| We updated kubernetes plugin from version 1.14.3 to version 1.14.9. On version 1.14.3 everything was running smoothly and after upgrade to 1.14.9 when Jenkins is under heavy load (starting/running ~100 jobs/pods) we observe that builds are stuck right after pod start or after Git checkout (first step of our test pipelines). We have a step timeout after 30 minutes and those jobs that were stuck could not be killed and was stuck with the following log:
> git checkout -f 073a008e8e8fdad44c3d637a8b9e5995277724ae
Cancelling nested steps due to timeout
Body did not finish within grace period; terminating with extreme prejudice
Only hard kill with calling POST BUILD_URL/kill did stop the build.
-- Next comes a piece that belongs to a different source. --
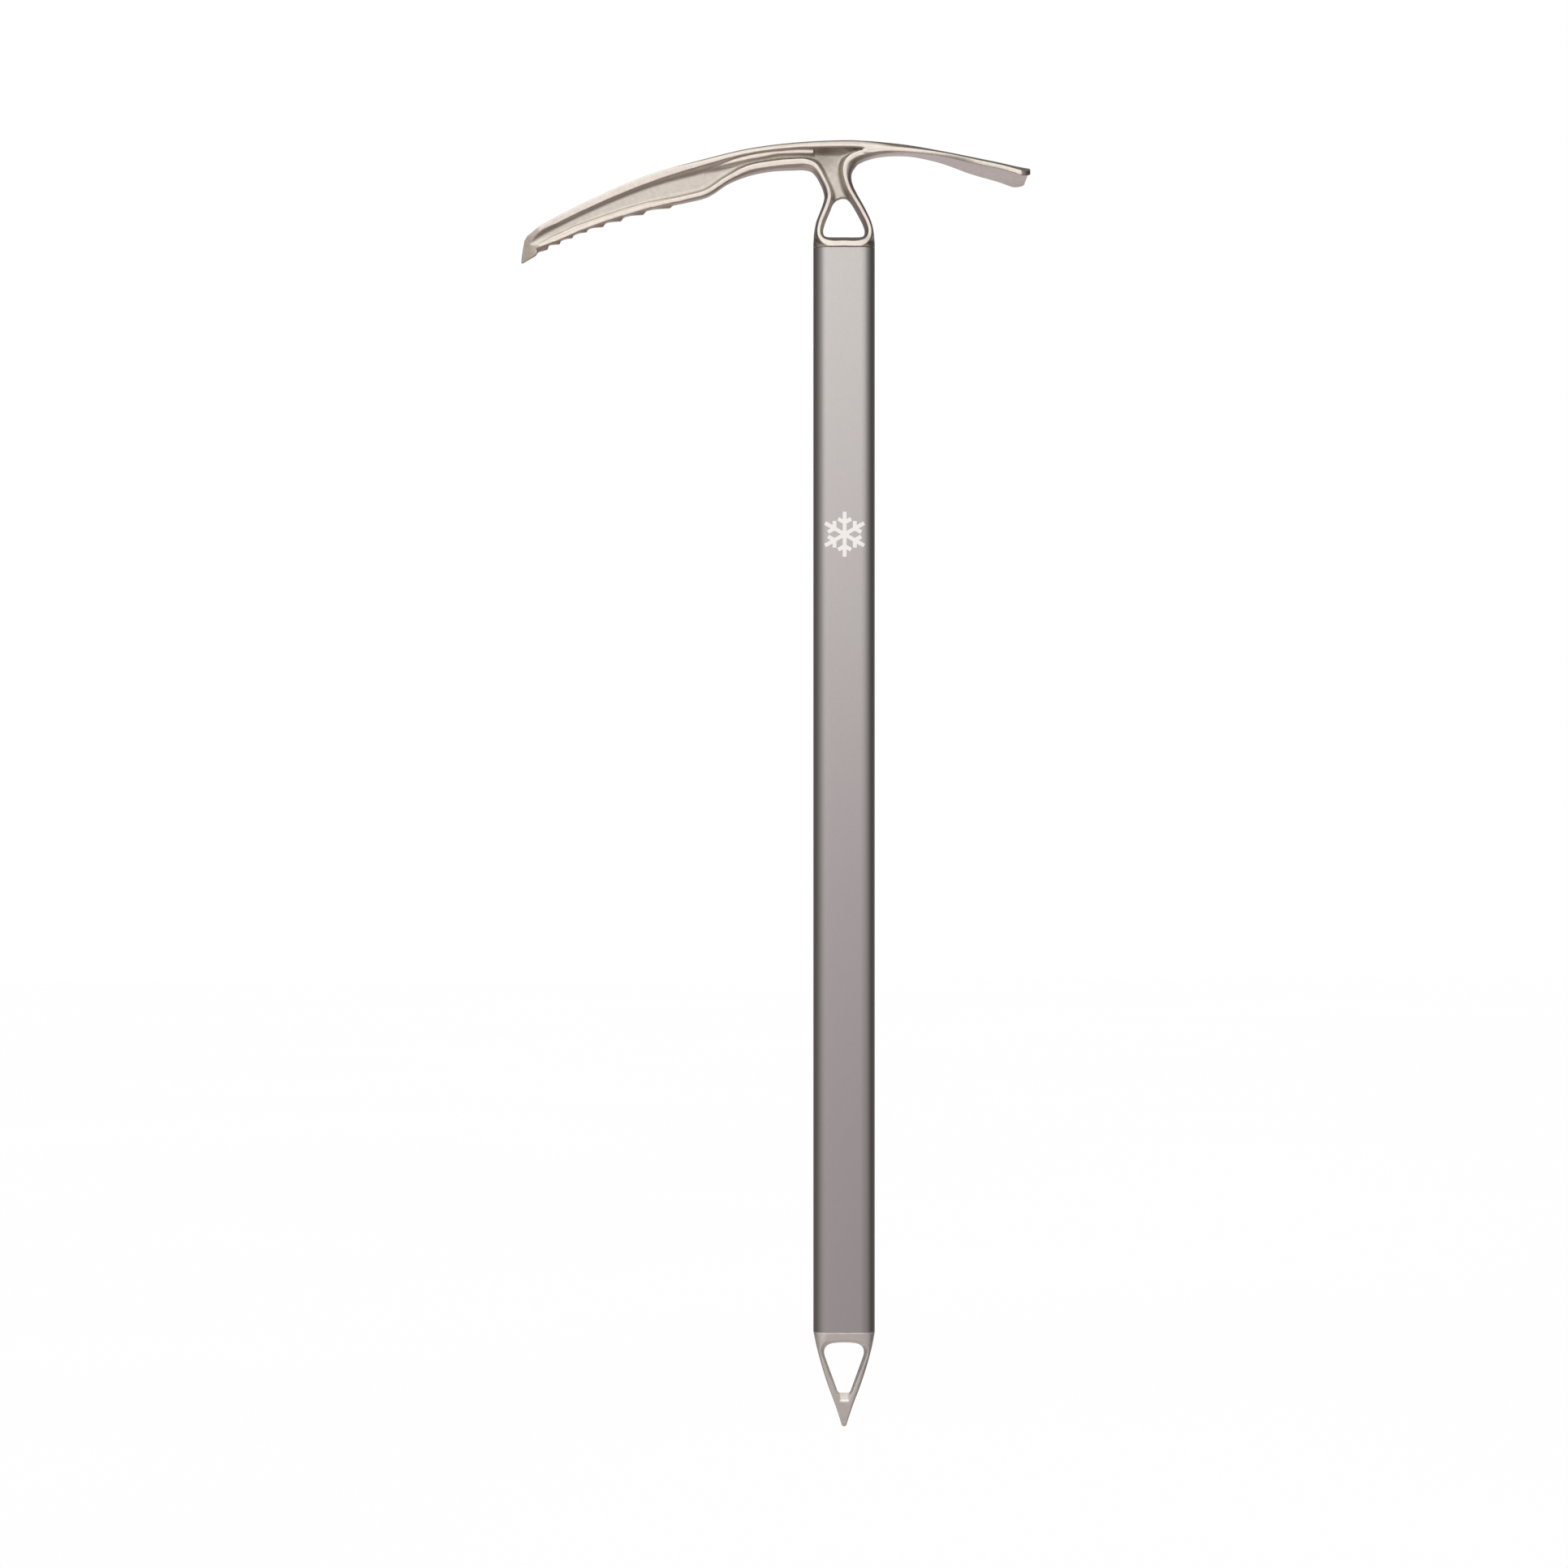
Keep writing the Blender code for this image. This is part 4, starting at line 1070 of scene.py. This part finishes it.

What is interesting, sometimes those builds did fail and asked for changing max connections to k8s API
Caused: java.io.IOException: Interrupted while waiting for websocket connection, you should increase the Max connections to Kubernetes API
We increased the setting gradually to up to 60000 (sic!) and it did not solve the issue in any way. On other Jenkins instances running under not so heavy load there is no sign of the issue whatsoever. Can it be somehow related to expiring kubernetes clients introduced in 1.14.5? Downgrade to version 1.14.3 solved all the issues. Please let me know if any additional information should be provided. |